The Deutsch-Jozsa algorithm is a quantum algorithm that tackles the following problem. Suppose we are given a function $f \colon \{0,1\}^n \rightarrow \{0,1\}$

We call such a function balanced if the number of times this function takes the value 0 is equal to the number of times this function takes the value 1 (which is obviously only possible if n is even which we will assume).

Now assume that we already know that either f is balanced or f is constant. We want to determine which of these two properties holds. With a classical algorithm, we would have to call f at most n/2 + 1 times, but might as well need this number of invocations for some functions f. In , Deutsch and Jozsa presented a quantum algorithm to solve this problem which requires only two applications of the unitary transformation Uf which is the equivalent of applying f in the quantum world, which is generally considered to be the first quantum algorithm that demonstrates a true advantage compared to a classical computation.
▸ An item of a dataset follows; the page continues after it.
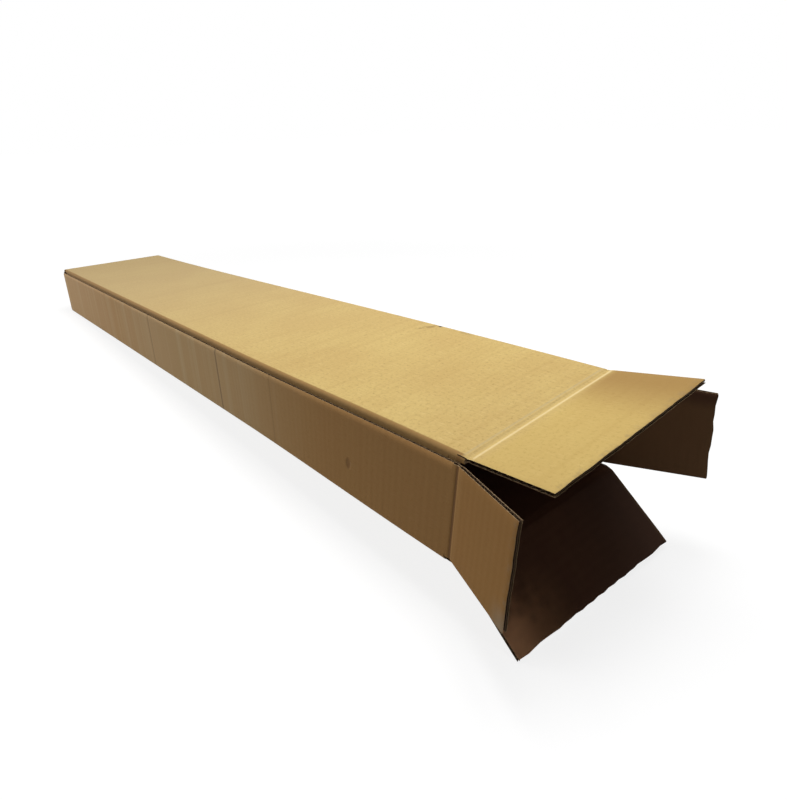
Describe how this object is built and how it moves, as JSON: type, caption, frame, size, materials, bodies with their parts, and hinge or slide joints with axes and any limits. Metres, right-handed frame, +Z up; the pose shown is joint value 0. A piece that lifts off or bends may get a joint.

To describe the algorithm, we follow the general approach outlined above. We consider a quantum system with n+1 qubits and again denote a basis of the corresponding Hilbert space by $|x, y \rangle$ where x is a n-bit number and y is 0 or 1. We again obtain an initial state $|\Phi_0 \rangle = (H \otimes \dots H \otimes I) |0,0 \rangle = \frac{1}{\sqrt{2^n}} \sum_x |x,0 \rangle$

by applying the Hadamard-Walsh transformation to the state $|0,0 \rangle$. The algorithm then proceeds by applying Uf resulting in the state $U_f |\Phi_0 \rangle = \frac{1}{\sqrt{2^n}} \sum_x |x, f(x) \rangle$

Now an additional “smart” operation comes into play. First, we use an operator which is denoted by S in  and is defined by $S|x,y\rangle = (-1)^y |x,y \rangle$

(this is a bit in conflict with our previous notation where we have used the symbol S for the phase shift operator, but let us again this for now to stay aligned with the notation in ). When we apply the operator S to our state, we obtain $S U_f |\Phi_0 \rangle = \frac{1}{\sqrt{2^n}} \sum_x (-1)^{f(x)} |x, f(x) \rangle$

Finally, we apply the inverse of Uf, which is actually Uf itself, as a straightforward calculation on basis vectors using the definition of Uf shows. Thus we end up with the state $|\psi \rangle = U_f S U_f |\Phi_0 \rangle = \frac{1}{\sqrt{2^n}} \sum_x (-1)^{f(x)} |x, 0 \rangle$

Let us now compute the overlap, i.e. scalar product, of this state with the state $|\Phi_0 \rangle$. As clearly $\langle \Phi_0 | x,0 \rangle = \frac{1}{\sqrt{2^n}}$

we obtain $\langle \Phi_0 | U_f S U_f |\Phi_0 \rangle = \frac{1}{2^n} \sum_x (-1)^{f(x)}$

Now suppose that we perform a measurement corresponding to the projection onto the subspace spanned by $|\Phi_0 \rangle$ and let us try to understand the possible outcomes of the measurement. If the function f is constant, then the above sum is simply $\pm 1$, depending on the sign of f. Thus our measurement will give us one with certainty, as our state is simply a scalar multiple of $|\Phi_0 \rangle$. If, however, f is not constant but balanced, the sum is zero. Thus we will obtain the value zero with probability one. Thus we can decide whether f is balanced or constant with only one measurement!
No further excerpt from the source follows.